For much of its length the Lee Tunnel will be driven in chalk, however there is a short length close to the end of the drive where the Thanet Sands are predicted to dip into the tunnel horizon. Contingency planning to be able to undertake maintenance interventions in the cutterhead was a contractual requirement applicable over the full length of the drive. Within the chalk, it is planned that by a combination of pumping and/or ground treatment, routine interventions could be conducted in free air or in compressed air at pressures not exceeding 3.45 bar.
However, where an intervention is required within the Thanet Sands, there is a potential for water pressures up to 6.9 bar to be encountered. It was a contingency planning exercise for this scenario, which identified the potential use of HPCA on the Lee Tunnel Project. HPCA options that have been considered includes the use of nitrox for saturation exposures, however the useful range of nitrox was too limited to make this a viable option. This left the possibility of non-saturation exposures or saturation exposures using heliox or trimix.
Compressed air could be used above 3.45 bar, but at that pressure it became increasingly unsafe because of the risk of nitrogen narcosis and the high gas density which was why it was not recommended in the ITA/BTS guidelines.
Saturation options would require high establishment costs which had to be balanced against a very low possibility of use and were thus eliminated.
Non-saturation options had a relatively low establishment cost and with the limited possibility of their adoption became a cost effective option. Trimix – a mixture of oxygen, nitrogen and helium is the preferred breathing mixture. Ridley’s company has been developing this technique for some time prior to Lee Tunnel for contingency interventions on projects in other countries.
The main advantages of trimix is the control of nitrogen narcosis by limiting the proportion of nitrogen in the mixture, a lower gas density by incorporating helium in the mixture to reduce the work of breathing and control of oxygen partial pressure by adjusting the proportion of oxygen in the mixture by mix adjustment. In addition the higher thermal conductivity of helium could be of benefit in reducing heat build up in the working chamber and only minimal voice distortion was expected.
There are no dedicated trimix decompression tables so heliox tables will be used. This gives a further benefit as an improved decompression outcome has been predicted from research, against equivalent heliox exposure. This is due to asymmetry in the take up and wash out of helium in the body.

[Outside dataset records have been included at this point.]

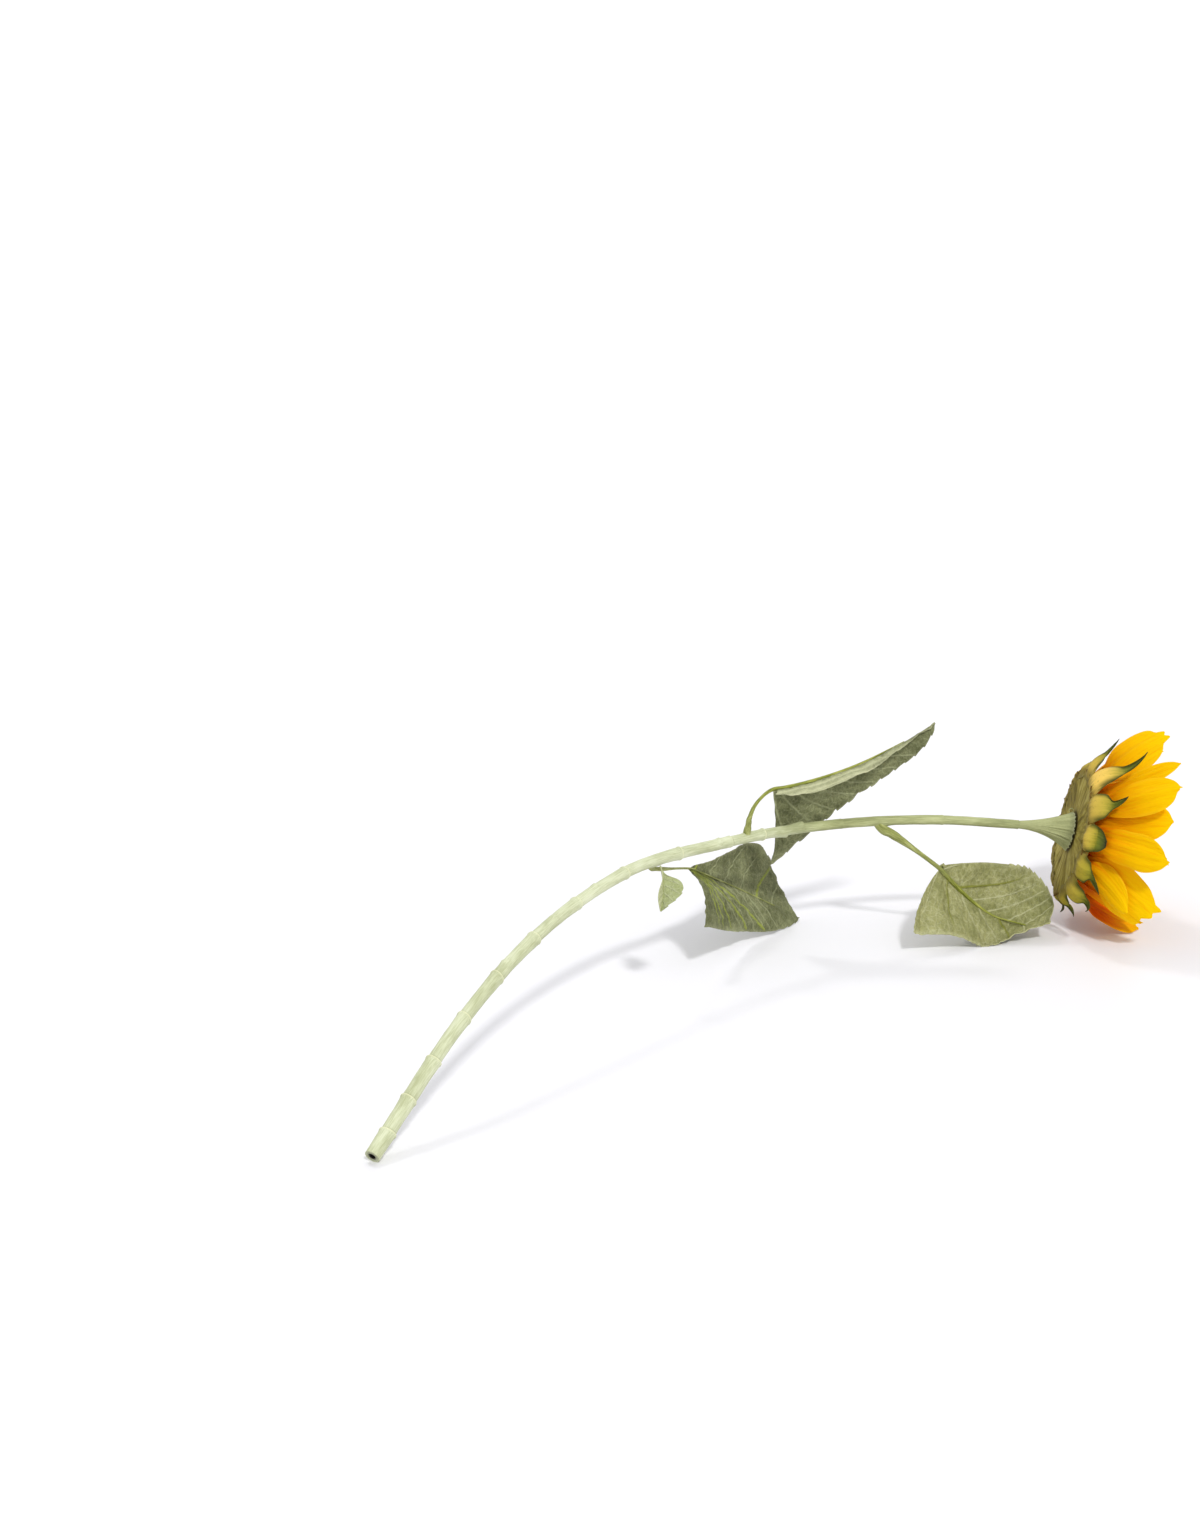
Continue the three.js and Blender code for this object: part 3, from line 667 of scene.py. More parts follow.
def bractPaint():
    # colour: beige on the swollen base, with a painted highlight on its dome, then yellow green, dark green at
    # the edges, dark at the point
    look = {
        "shades": [(128, 114, 52), (142, 128, 56), (168, 152, 50), (158, 148, 42), (108, 116, 38),
                   (74, 82, 34), (40, 38, 26)],
        "places": [0.0, 0.08, 0.2, 0.4, 0.62, 0.86, 1.0],
        "gold": (246, 206, 98), "edge": (64, 70, 24), "fleck": (110, 108, 58),
        "root": [(108, 98, 48), (150, 136, 74)], "glow": (150, 140, 50), "glowShare": 0.08,
        "rough": (0.62, 0.85), "gloss": 0.12, "relief": (0.5, 0.7),
    }
    paint = Paint("bract_cloth")
    cloth = paint.places()
    streak = paint.noise(cloth, (1.1, 0.09, 1.0), 4.0, 0.6)
    fleck = paint.noise(cloth, 0.5, 4.0, 0.65)
    weave = paint.noise(cloth, 2.4, 2.0)
    reach = paint.mark("along") + (streak - 0.5) * 0.3
    green = paint.ramp(reach, look["shades"], look["places"])
    # a painted highlight on the swollen base, strong on bract 5 and faint on most others
    gold = paint.mark("gold") * paint.band(reach, 0.6, 0.2) * paint.band(reach, 0.0, 0.14, 0.3, 1.0)
    warm = paint.mix(gold, green, look["gold"])
    edged = paint.mix(paint.mark("edge") * paint.band(reach, 0.0, 0.25) * 0.95, warm, look["edge"])
    flecked = paint.mix(paint.band(fleck, 0.56, 0.72) * 0.4, edged, look["fleck"])
    shown = paint.mix(paint.mark("root"), flecked, paint.mix(streak, *look["root"]))
    return paint.cover(look, shown, fleck, streak * 0.7 + weave * 0.3, look["glowShare"])


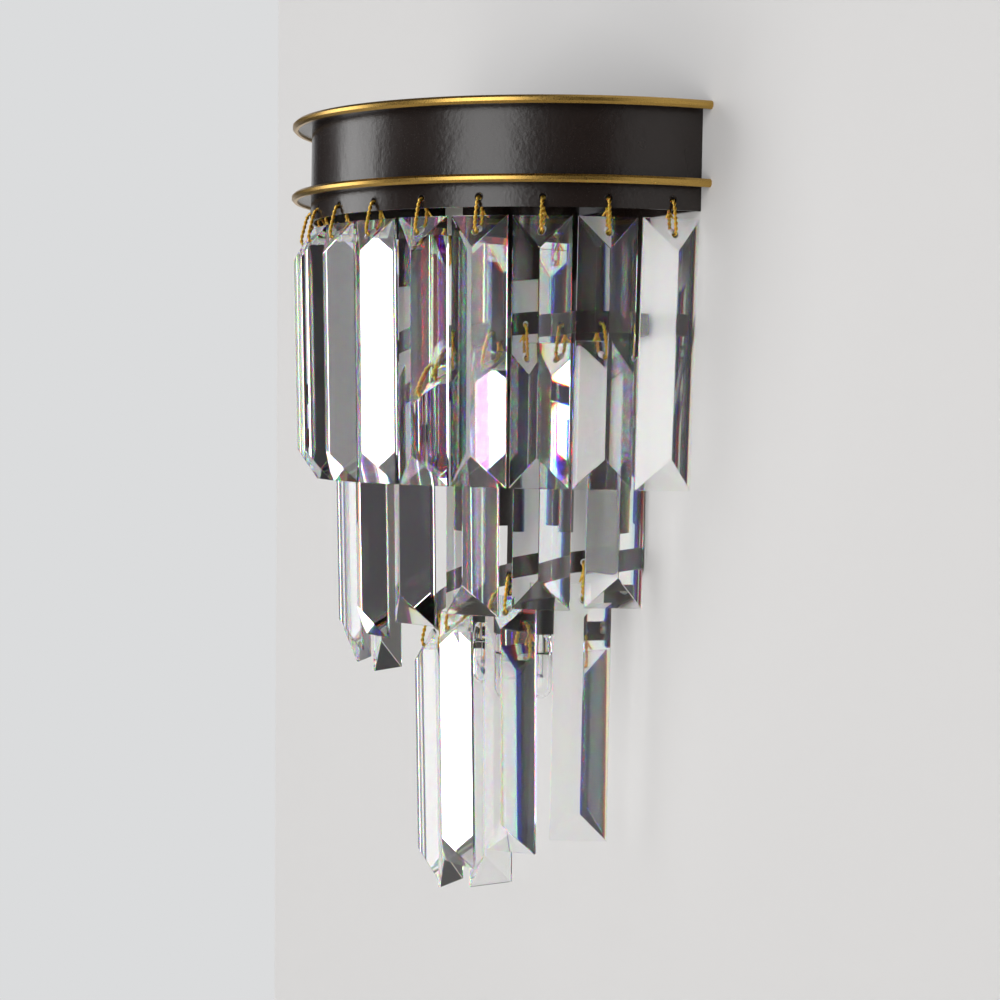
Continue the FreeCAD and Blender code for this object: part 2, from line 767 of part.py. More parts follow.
def make_link(label, tier, index):
    """One wire link: a closed loop with cut corners, down through the band hole and the crystal hole."""
    body = new_body(label)
    path = sketch_on(body, "XZ")
    out = size("link_front")
    back = -size("link_back")
    rise = size("crystal_hole_drop") + tier.gap + size("wire_hole_rise")
    corner = size("link_corner")
    polygon(path, [(0, 0), (out - corner, 0), (out, corner), (out, rise - corner), (out - corner, rise),
                   (back + corner, rise), (back, rise - corner), (back, corner), (back + corner, 0)])
    ring = sketch_on(body, "YZ")
    hexagon(ring, as_dim(0), as_dim(0), size("wire") / 2)
    sweep = body.newObject("PartDesign::AdditivePipe", body.Label + "_wire")
    sweep.Profile = ring
    sweep.Spine = (path, ["Edge%d" % (i + 1) for i in range(9)])
    sweep.Transition = "Right corner"
    path.Visibility = False
    ring.Visibility = False
    set_place(body, tier.pivot_place(index), tier.angle(index))
    return body


def gather(label, pieces):
    """Several separate solids that share one name."""
    group = doc.addObject("Part::Compound", label)
    group.Label = label
    group.Links = pieces
    return group


# ---------------------------------------------------------------- screws

def make_screw(label, shank, head, head_height, length, place, upward=False):
    """A slotted screw; its head's seat is at `place` and it points to the wall, or up."""
    body = new_body(label)
    plane = "XY" if upward else "XZ"
    head_sketch = sketch_on(body, plane)
    small_round(head_sketch, 0, 0, head, sides=12)
    cap = pad(body, head_sketch, head_height)
    cap.TaperAngle = -20
    shank_sketch = sketch_on(body, plane)
    small_round(shank_sketch, 0, 0, shank)
    pad(body, shank_sketch, length, reverse=True)
    drive = sketch_on(body, plane, rise=head_height)
    polygon(drive, [(-head, -(head * 0.07)), (head, -(head * 0.07)), (head, head * 0.07), (-head, head * 0.07)])
    pocket(body, drive, length=head_height * 0.5)
    turn = FreeCAD.Rotation(FreeCAD.Vector(1, 0, 0), 180 if upward else 0)
    body.Placement = FreeCAD.Placement(FreeCAD.Vector(*[as_dim(v).value for v in place]), turn)
    for axis, dim in zip("xyz", place):
        bind(body, "Placement.Base." + axis, as_dim(dim))
    return body


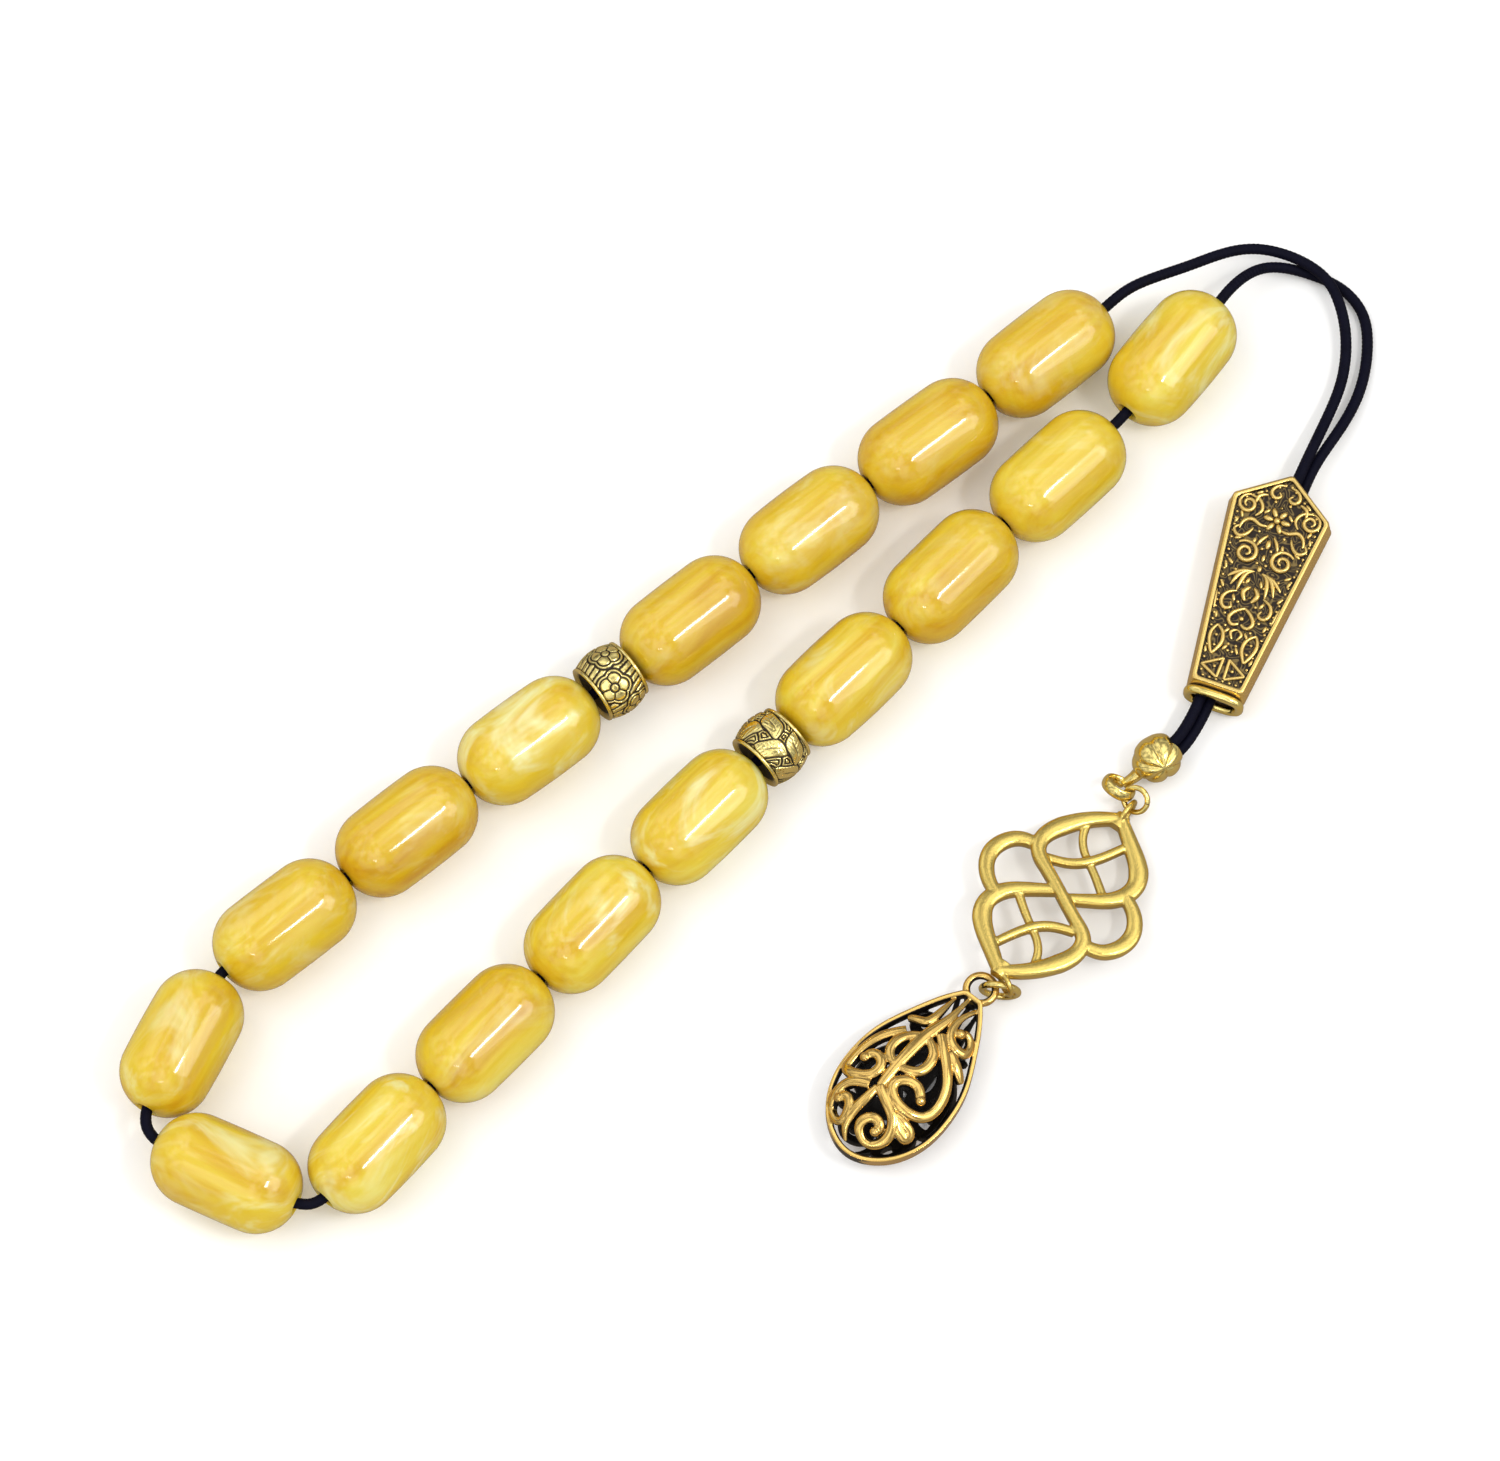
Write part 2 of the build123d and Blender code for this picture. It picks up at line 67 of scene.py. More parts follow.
# ---------------------------------------------------------------- driving dimensions, mm and degrees
# threaded pieces
BEAD_LENGTH = 19.5
BEAD_RADIUS = 6.0
BEAD_SHOULDER = 5.6
BORE_RADIUS = 1.1
BORE_MOUTH = 1.5
SPACER_LENGTH = 6.3
SPACER_RIM = 4.05
SPACER_BELLY = 0.62
SPACER_RELIEF = 0.2
SPACER_GIRTH = 2 * math.pi * 4.3
# how honey-coloured and how clouded each bead is, from 0 to 1, bead_01 first; warmth also sets how strong
# each bead's painted edge shade is
BEAD_WARMTH = (0.75, 0.85, 0.7, 0.9, 0.35, 0.85, 0.45, 0.6, 0.35, 0.1, 0.55, 0.3, 0.0, 0.3, 0.7, 0.25, 0.05)
BEAD_CLOUD = (0.3, 0.2, 0.4, 0.25, 1.0, 0.35, 0.5, 0.7, 0.8, 0.8, 0.3, 1.0, 1.0, 0.5, 0.2, 0.5, 0.7)
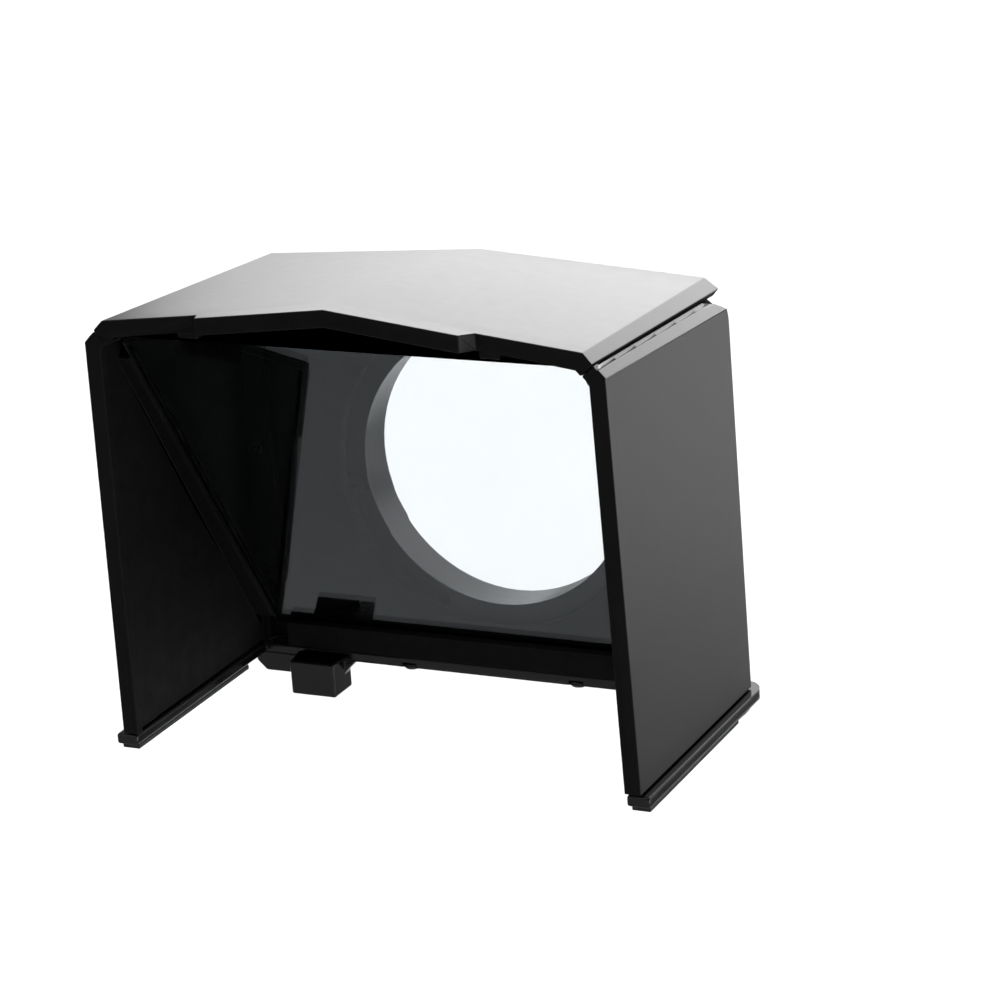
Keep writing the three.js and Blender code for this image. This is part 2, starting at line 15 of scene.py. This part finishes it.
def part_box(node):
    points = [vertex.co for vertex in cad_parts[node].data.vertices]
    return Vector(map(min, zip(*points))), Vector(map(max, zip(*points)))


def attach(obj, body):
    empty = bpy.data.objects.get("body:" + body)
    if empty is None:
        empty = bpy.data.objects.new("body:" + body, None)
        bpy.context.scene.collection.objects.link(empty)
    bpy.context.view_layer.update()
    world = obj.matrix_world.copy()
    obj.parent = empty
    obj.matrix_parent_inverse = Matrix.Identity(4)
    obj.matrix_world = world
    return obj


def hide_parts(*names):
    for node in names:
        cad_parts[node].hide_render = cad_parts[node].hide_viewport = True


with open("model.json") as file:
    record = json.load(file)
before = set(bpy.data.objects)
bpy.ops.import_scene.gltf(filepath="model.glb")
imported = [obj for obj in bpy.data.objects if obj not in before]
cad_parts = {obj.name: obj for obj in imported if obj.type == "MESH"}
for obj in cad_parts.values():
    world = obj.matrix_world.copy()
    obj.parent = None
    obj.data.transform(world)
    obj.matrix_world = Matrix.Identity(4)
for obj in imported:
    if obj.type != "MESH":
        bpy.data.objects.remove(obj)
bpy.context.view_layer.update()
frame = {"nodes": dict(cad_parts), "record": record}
record = frame["record"]

# ---------- camera, stage and lights ----------

CAMERA_PLACE = Vector((0.3184, -0.6638, 0.2327))
CAMERA_AZIMUTH = 25.80  # degrees to the presenter's right of the lens axis
CAMERA_ELEVATION = 18.23
CAMERA_ROLL = -3.66
FOCAL_SHARE = 3.5532  # focal length over sensor width
SENSOR_MM = 36.0

FLOOR_DROP = 0.6  # the hood hangs on a lens, well above the floor
FLOOR_HALF = 12.0


def add_camera():
    azimuth = math.radians(CAMERA_AZIMUTH)
    elevation = math.radians(CAMERA_ELEVATION)
    roll = math.radians(CAMERA_ROLL)
    level = math.cos(elevation)
    forward = Vector((-math.sin(azimuth) * level, math.cos(azimuth) * level, -math.sin(elevation)))
    level_right = forward.cross(Vector((0, 0, 1))).normalized()
    level_up = level_right.cross(forward)
    right = level_right * math.cos(roll) + level_up * math.sin(roll)
    up = level_up * math.cos(roll) - level_right * math.sin(roll)
    turn = Matrix((right, up, -forward)).transposed().to_4x4()
    data = bpy.data.cameras.new("camera")
    data.sensor_width = SENSOR_MM
    data.lens = FOCAL_SHARE * SENSOR_MM
    data.clip_start = 0.01
    data.clip_end = 50
    camera = bpy.data.objects.new("camera", data)
    camera.matrix_world = Matrix.Translation(CAMERA_PLACE) @ turn
    bpy.context.scene.collection.objects.link(camera)
    bpy.context.scene.camera = camera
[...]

The key procedural aims for the Lee Tunnel were to adapt existing validated procedures for trimix use; to provide realistic working time for non-saturation exposures; to minimise technical and logistical complications; to minimize oxygen dosage and to maximise safety along with worker comfort. The make up of the trimix would be determined by limiting values for nitrogen and oxygen with the balance made up with helium. Although the mixture can be varied with pressure, a single mixture for use over the full working range is preferable.
Procedures
The Work in Compressed Air Regulations 1996, limit exposure to a maximum of 3.45 bar. Because of this and in order to be allowed to undertake HPCA work, applications have had to be made to the HSE for an exemption under Regulation 21 to exceed the maximum pressure of 3.45 bar permitted under Regulation 11(2) and for approval under Regulation 11(1) of a regime for decompression following exposures using trimix at up to 6.9 bar.
That process has been somewhat protracted and onerous as it involved exemption from existing legislation. Additionally it is the first time such an exemption and approval has been requested. Until publication of the ITA/BTS guidelines, no appropriate guidance had been available. Because of all this, the Health and Safety Executive (HSE) requested extensive justification and validation of the procedures and their development, along with access to supporting research and information on the mitigation measures that would be employed to avoid or reduce the use of HPCA. The process remains ongoing.
Diving experience
Claus Mayer has had extensive international experience in HPCA work. His early experience had been as a saturation and experimental trials diver at pressures to 60 bar. He also has extensive experience of compressed air tunnelling. Amongst notable tunnel projects on which he had worked were the Fourth Elbe tunnel, where both compressed air and diving work in bentonite had been done in the cutterhead.
Mayer also worked on Westerschelde which was the first tunnel project to use saturation techniques. In his experience, the main reasons for interventions were maintenance of the cutterhead.
Lessons from Westerschelde
Saturation working at Westerschelde had necessitated the use of transfer under pressure techniques between the surface habitat and the TBM. Other work in the cutterhead could include inspection and assessment of tool damage. Occasionally the removal of obstructions ahead of the face was required. Cutting and welding as a high risk activity in the cutterhead. Lack of inspection and routine maintenance could result in major repairs being necessary. Sometimes this required the construction of a small heading across the front of the cutterhead from which the work could be carried out. Mayer warns of some of the hazards of HPCA work including fire and blow out. Water mist is the most effective fire fighting medium for airlocks, according to Mayer. Detailed safety rules for HPCA were required. Total oxygen dose should be limited with air breaks provided every 30 minutes. Only decompression tables incorporating air breaks should be considered. Air locks should be kept clean and free from rubbish.
Oxygen concentration in the locks should be monitored and kept within recognised limits. A further essential precaution was the provision of a recompression chamber on site.